Rep. Roland Lemar, D-New Haven, furthered this concern, stating that in an age of faster and safer cars, pedestrians have become a mere afterthought.
“The person inside the 3,000-pound vehicle feels perfectly comfortable flying down the road at 40 miles-per-hour without fear of what is going to happen to them,” Lemar said.
However, some Committee members like Sen. Cathy Osten, D-Sprague, stressed that there must be “some commiserate understanding of responsibility on behalf of pedestrians and cyclists.”
Pedestrians are often walking or cycling in dark-colored clothing and at later hours of the day or dusk. Osten stated that their goal and responsibility should be to be seen by vehicles, and they can achieve this by wearing brightly colored vests, among other options.
Glaab agreed, stating “if you’re a pedestrian and not doing everything you can to be seen, you’re making an exceptionally dangerous choice.” However, with such a disproportionate amount at stake compared to drivers, Glaab again argued that state law should err on the side of protecting pedestrians and cyclists.
“If I hit your car it gets a dent. If you hit me, I’m very lucky to not be in a casket,” Glaab said.
Lemar stated that distracted driving has quickly become one of Connecticut’s gravest concerns on its roads and should be treated and fined as such.
Just as it took some time for America’s social consciousness and police departments to recognize drunken driving for the problem it’s properly understood to be now, Lemar believes public opinion has come around to support increased penalties for driving while distracted.
“Personally I feel that my family and constituents are more at risk of a distracted driver going 45 mph who takes his or her eyes off the road for 10 seconds to check a text than they are someone drunk driving,” Lemar told those in attendance.
Jim Jinks, a town council member in Cheshire and head of Bike Cheshire, argued in favor of allowing local traffic authorities to establish lower speed limits on streets under their jurisdiction.
Much of Connecticut’s residential speeding results from how its municipal roads were principally designed. Jinks stated that many local streets were designed with the same 13-foot wide standard used for expressways and interstate systems, thus “crowding out space for other road users” like pedestrians and cyclists.
These increased speeds on municipal roads have had catastrophic effects on smaller towns and communities in the state. Rep Lezlye Zupkis, R-Prospect, echoed this concern, stating how in her town of Prospect, “kids can’t even go outside because cars travel so fast. We’ve tried speed bumps and everything else to slow them down.”
Furthermore, every mile-per-hour difference matters when it comes to projected outcomes for pedestrians who are struck.
“A person hit by a car traveling 30 mph or more is 7-9 times more likely to be killed than by a car traveling only 20 mph,” Jinks reported.
As state law mandates most municipal speed limits be set at 25 mph, and with most officers allowing vehicles to get away with speeds a little above what’s officially posted, Jinks believes it’s imperative to push for new limits at 20 mph or lower.

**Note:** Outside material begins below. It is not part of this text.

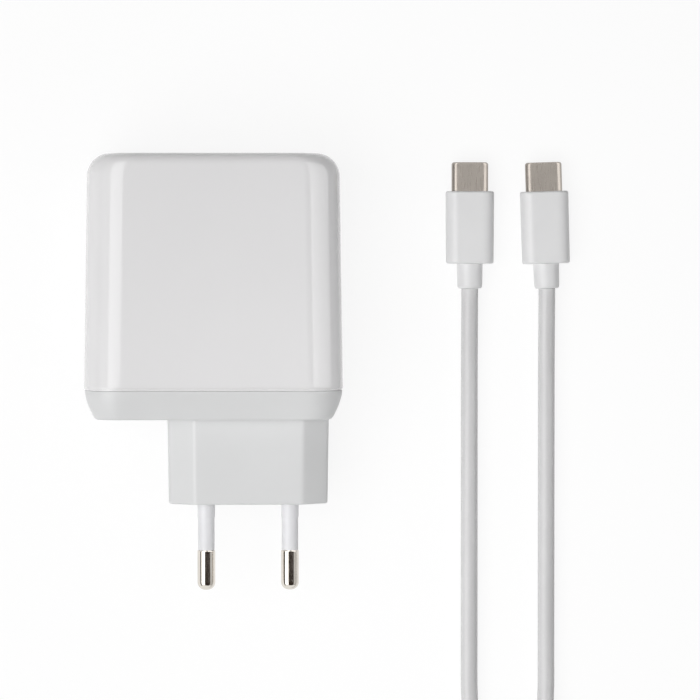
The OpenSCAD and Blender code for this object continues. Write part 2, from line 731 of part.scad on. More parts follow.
module plug_insert() color("dimgray")
    difference() {
        along_y(-plug_out - plug_in, plug_out + plug_in - 0.3)
            stadium(plug_w - 2 * (plug_wall + fit_gap), plug_h - 2 * (plug_wall + fit_gap));
        along_y(-0.3 - slot_depth, slot_depth + 1) square([slot_w, slot_h], center = true);
    }

module plug_contacts() color("gold") contact_rows(-0.3 - slot_depth, slot_depth - 1, slot_h / 2 - 0.1, 0.1);

module plug_board() color("darkgreen")
    translate([0, -plug_out - plug_in - fit_gap - paddle_len, mid_z])
        linear_extrude(paddle_t, center = true) translate([-plug_w / 2 + 0.4, 0]) square([plug_w - 0.8, paddle_len]);

module plug_overmould() color("whitesmoke") {
    board_room = paddle_len + 2 * fit_gap;
    difference() {
        along_y(-plug_out - mould_len, mould_len) rounded_rect(mould_w, mould_h, mould_r);
        along_y(-plug_out - plug_in, plug_in + 1) stadium(plug_w + 2 * fit_gap, plug_h + 2 * fit_gap);
        along_y(-plug_out - plug_in - board_room, board_room + sliver)
            square([plug_w - 0.8 + 2 * fit_gap, paddle_t + 2 * fit_gap], center = true);
    }
}

// The strain relief: a collar that narrows a little, with its end eased down to the cable
module plug_boot() color("whitesmoke") {
    ease = 0.7;
    narrow_d = boot_d - 0.2;
    translate([0, -plug_out - mould_len, mid_z]) rotate([90, 0, 0]) {
        cylinder(d1 = boot_d, d2 = narrow_d, h = boot_len - ease);
        translate([0, 0, boot_len - ease]) cylinder(d1 = narrow_d, d2 = narrow_d - 2 * ease, h = ease);
    }
}

// ---- Cable ----

// The coil winds in on the lower layer, climbs in the half turn where it reverses, and winds out
function coil_radius(turn) =
    turn < layer_turns ? coil_out_r - coil_pitch * turn : coil_in_r + coil_pitch * (turn - layer_turns);
function coil_height(turn) =
    let (s = min(max((turn - layer_turns) * 2 + 0.5, 0), 1))
    coil_z0 + coil_layer * s * s * (3 - 2 * s);
coil_path = [for (k = [0 : coil_steps])
    let (turn = k / coil_fn, a = coil_start + 360 * turn, r = coil_radius(turn))
    [coil_x + r * cos(a), coil_y + r * sin(a), coil_height(turn)]];

// Directions in which the cable runs into the coil and out of it
coil_in_way = [-sin(coil_start), cos(coil_start), 0];
coil_end_angle = coil_start + 360 * 2 * layer_turns;
coil_out_way = [-sin(coil_end_angle), cos(coil_end_angle), 0];
coil_end_a = coil_path[0] - cord_d * coil_in_way;
coil_end_b = coil_path[coil_steps] + cord_d * coil_out_way;

function lead_route(x, route, coil_end) = concat([[x, boot_y, plug_z]], route, [coil_end]);

module cable_lead_a() color("whitesmoke")
    tube(lead_route(plug_a_x, LEAD_A, coil_end_a), cord_z, 8, [0, -1, 0], coil_in_way);

module cable_lead_b() color("whitesmoke")
    tube(lead_route(plug_b_x, LEAD_B, coil_end_b), cord_z, 8,
         [sin(plug_b_turn), -cos(plug_b_turn), 0], -coil_out_way);

module cable_coil() color("whitesmoke")
    tube(concat([coil_end_a], coil_path, [coil_end_b]), cord_z, 6, coil_in_way, coil_out_way);

// Least gap between a turn and the turns after it, measured on points of the middle line
coil_gap = min([for (i = [0 : coil_steps - coil_fn / 2])
    min([for (j = [i + coil_fn / 2 : coil_steps]) norm(coil_path[i] - coil_path[j])])]) - cord_d;
echo(coil_least_gap = coil_gap);
function path_length(p) =
    [for (i = [1 : len(p) - 1]) norm(p[i] - p[i - 1])] * [for (i = [1 : len(p) - 1]) 1];
echo(cable_length = path_length(lead_route(plug_a_x, LEAD_A, coil_end_a)) + path_length(coil_path)
    + path_length(lead_route(plug_b_x, LEAD_B, coil_end_b)) + 2 * cord_d);

// A strap round the far side of the coil, with a buckle block on its outer side
module cable_tie() color("lightgray") {
    chord_rise = 0.7;                   // how far the inner turn curves away over the strap's width
    near = coil_in_r + coil_pitch * 0.5 - cord_z - tie_gap - chord_rise;
    far = coil_out_r - coil_pitch * 0.25 + cord_z + tie_gap;
    height = coil_z1 + cord_z + tie_gap - tie_t;
    translate([coil_x, coil_y, 0]) difference() {
        translate([-tie_w / 2, -far - tie_t, 0]) cube([tie_w, far - near + 2 * tie_t, height + 2 * tie_t]);
        translate([-tie_w / 2 - 1, -far, tie_t]) cube([tie_w + 2, far - near, height]);
    }
}

upper_shell();
base_cap();
pin_at(pin_xs[0]);  // pin_left
pin_at(pin_xs[1]);  // pin_right
sleeve_at(pin_xs[0]);  // pin_sleeve_left
sleeve_at(pin_xs[1]);  // pin_sleeve_right
strip_at(pin_xs[0]);  // pin_strip_left
strip_at(pin_xs[1]);  // pin_strip_right
insulating_films();
heat_spreader_back();
heat_spreader_front();
thermal_pad_back();
thermal_pad_front();
main_board();
power_switch();
sync_rectifier();
controller_chip();
transformer_core();
transformer_bobbin();
transformer_winding();
bulk_capacitors();
common_mode_choke();
choke_windings();
interference_capacitor();
bridge_rectifier();
input_fuse();
safety_capacitor();
output_capacitors();
port_board();
port_chip();
receptacle_shell();
receptacle_tongue();
receptacle_contacts();
cable_lead_a();
cable_lead_b();
cable_coil();
cable_tie();
plug_at(plug_a_x, 0) plug_shell();  // plug_a_shell
plug_at(plug_a_x, 0) plug_insert();  // plug_a_insert
plug_at(plug_a_x, 0) plug_contacts();  // plug_a_contacts
plug_at(plug_a_x, 0) plug_board();  // plug_a_board
plug_at(plug_a_x, 0) plug_overmould();  // plug_a_overmould
plug_at(plug_a_x, 0) plug_boot();  // plug_a_boot
plug_at(plug_b_x, plug_b_turn) plug_shell();  // plug_b_shell
plug_at(plug_b_x, plug_b_turn) plug_insert();  // plug_b_insert
plug_at(plug_b_x, plug_b_turn) plug_contacts();  // plug_b_contacts
plug_at(plug_b_x, plug_b_turn) plug_board();  // plug_b_board
plug_at(plug_b_x, plug_b_turn) plug_overmould();  // plug_b_overmould
plug_at(plug_b_x, plug_b_turn) plug_boot();  // plug_b_boot
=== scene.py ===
# %% [markdown]
# # A laptop power adapter and its USB-C cable
#
# The measured model gives every piece its size and place, in metres. This notebook dresses it: it
# makes smooth skins for the mouldings, turned pins, a real cable, and a finish for every piece.
# The adapter lies on its back. +Y points away from its mains pins, and +Z up through its thickness.

# %% Load the measured model
import json
import math

import bmesh
import bpy
import numpy as np
from mathutils import Matrix, Vector


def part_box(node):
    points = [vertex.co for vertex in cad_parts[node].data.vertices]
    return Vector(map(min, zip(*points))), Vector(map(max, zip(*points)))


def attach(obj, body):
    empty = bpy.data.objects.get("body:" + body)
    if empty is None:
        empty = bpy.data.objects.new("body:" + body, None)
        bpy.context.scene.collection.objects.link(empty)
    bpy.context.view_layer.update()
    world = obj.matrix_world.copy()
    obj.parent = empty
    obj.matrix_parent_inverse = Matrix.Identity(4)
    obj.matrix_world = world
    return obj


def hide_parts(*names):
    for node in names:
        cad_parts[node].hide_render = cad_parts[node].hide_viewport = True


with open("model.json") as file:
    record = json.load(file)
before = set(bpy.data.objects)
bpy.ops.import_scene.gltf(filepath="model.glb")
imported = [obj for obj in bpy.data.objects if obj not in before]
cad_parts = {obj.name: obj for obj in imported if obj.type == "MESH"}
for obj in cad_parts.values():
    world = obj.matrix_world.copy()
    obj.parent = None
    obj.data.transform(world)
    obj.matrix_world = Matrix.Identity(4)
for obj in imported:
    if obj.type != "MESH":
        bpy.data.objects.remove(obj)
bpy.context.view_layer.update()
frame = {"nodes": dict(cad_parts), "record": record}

MM = 0.001                                  # shapes are drawn in millimetres and made in metres

# %% [markdown]
# ## Camera
#
# A long lens from straight above keeps the sides of the adapter almost hidden, as in a catalogue
# picture. It stands a little to the left, so the right-hand edges fall away from it.

# %% Camera
camera_at = Vector((-0.00907, 0.03592, 1.0))
camera_aim = Vector((0.03038, 0.00483, 0.014))
camera_data = bpy.data.cameras.new("camera")
camera_data.sensor_width = 36
camera_data.lens = 228.25
camera = bpy.data.objects.new("camera", camera_data)
bpy.context.collection.objects.link(camera)
back = (camera_at - camera_aim).normalized()
right = Vector((0, 1, 0)).cross(back).normalized()
axes = Matrix((right, back.cross(right), back)).transposed().to_4x4()
camera.matrix_world = Matrix.Translation(camera_at) @ axes
bpy.context.scene.camera = camera
print("camera", round((camera_at - camera_aim).length, 3), "m away")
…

Connecticut is one of only 10 states that don’t have a current “dooring policy” in place to safeguard cyclists or passersby from operators of motor vehicles opening doors into their pathway. Section 9 of the bill would address this by imposing a $90 fine for violators.
“The owner of the vehicle who opened their door in front of me was courteous, but faced no consequences for what could have been the end of a life,” said Scott Gigante, a New Haven resident and cyclist who was injured last year when a car door opened in front of him causing a crash, in submitted testimony.
Gigante believes that imposing fines will increase operators’ awareness of their actions and help curb this problem facing cyclists in Connecticut.